Intermediate school students attend one 55-minute session of art per week. During this time, students are challenged to explore the elements and principles of art as they create using a wide range of materials (traditional and technological). The BPIS art room is a place where interdisciplinary standards converge as math and ELA concepts are infused throughout different projects.


In fifth grade, students learn computer skills that will help them succeed in middle school. Fifth-graders work to increase their typing speed and accuracy. They also discuss digital citizenship topics, such as real versus fake news posted on the internet or social media and how to cite sources used for research. Students also complete a research project that encompasses all the skills that they have learned.

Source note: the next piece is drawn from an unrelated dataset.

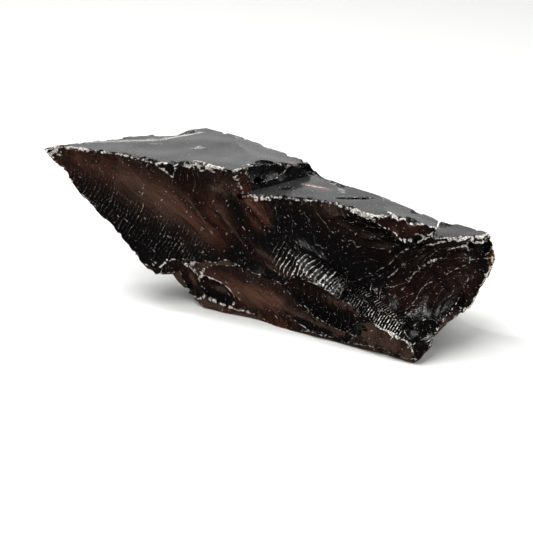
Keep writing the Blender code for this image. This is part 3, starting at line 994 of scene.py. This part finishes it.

In fifth grade, students continue to build on the foundation built in their elementary years. They continue to play the recorder and learn songs that connect to history and their classroom curriculum. All fifth-graders participate in chorus and prepare for and perform in three concerts.

Physical Education

During two 45-minute PE sessions each week, fifth-graders engage in a variety of activities. These activities are designed to not only to improve their gross and fine motor skills, but to help them learn to appreciate and value the importance of an active and healthy lifestyle. By the time they leave the intermediate school, students will able to:

  • Demonstrate manipulative (throwing, catching, striking, etc.), non-manipulative (stretching, twisting, bending, extending, etc.), and locomotor skills (skipping, galloping, etc.).
  • Demonstrate spatial awareness (self-space vs. general space) during activity through various pathways (curved, zig-zag, straight).
  • Demonstrate responsible personal and social behavior while engaged in physical activity.
  • Identify opportunities for extracurricular activities through local organizations, such as the YMCA and the Broadalbin and Perth youth commissions.